Thursday, 10 July 2014: 9:00 AM
Essex Center/South (Westin Copley Place)
Strikingly different formations of stratocumulus clouds can occur within nearly the same environment, as evidenced by the common emergence of honeycomb-like open cells surrounded by overcast, or closed-cell areas. Open cells have been linked to the presence of precipitation and low concentration of droplets, but complete understanding of the many complex and interacting processes leading to their formation is lacking. In this presentation, we introduce a new conceptual model for the effect of the microphysics and dynamics on the transition between closed and open cloud cells.

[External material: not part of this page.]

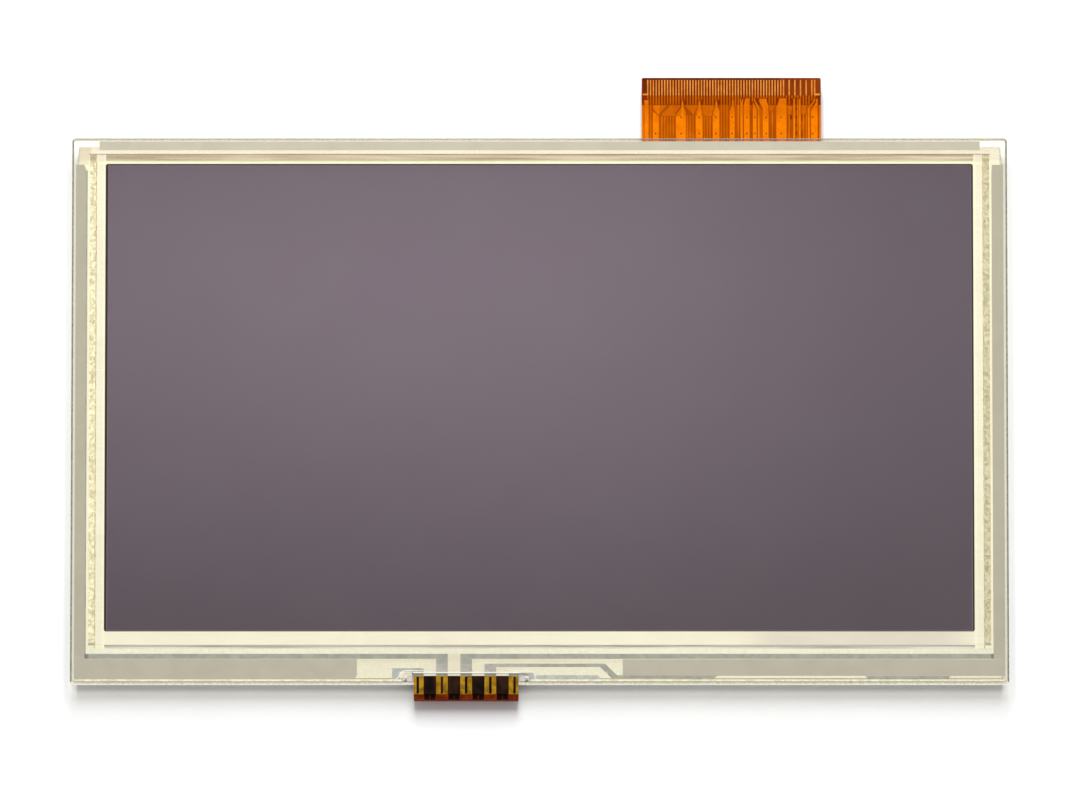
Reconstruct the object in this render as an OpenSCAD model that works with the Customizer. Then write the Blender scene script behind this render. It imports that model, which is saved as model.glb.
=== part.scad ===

It postulates that the resulting cloud structure reflects the balance between two competing processes: mixing by turbulent eddies, which push the layer toward a vertically and horizontally uniform distribution of total (vapor + liquid) water, and precipitation, which tends to disturb that uniformity. When sufficient drizzle forms within updrafts, cloud water in the updrafts' outflow is depleted enough that overcast conditions cannot be sustained. The intensities of these processes are related to two timescales, an updraft timescale and a rain initiation timescale. Using a cloud parcel model, these can be linked to three observable parameters: droplet number concentration, cloud depth, and updraft speed. Despite its simplicity, the model demonstrates remarkable skill and correctly categorizes several observed cases of open and closed cell clouds in different environments. It also explains some ambiguities of previous studies that did not explicitly account for the effect of the dynamics. The relationship between microphysics, precipitation formation, and horizontal variability of boundary-layer clouds is further quantified using a two-dimensional kinematic model. Finally, implications of the results to the problem of parameterization of subgrid cloud variability in large-scale models are discussed.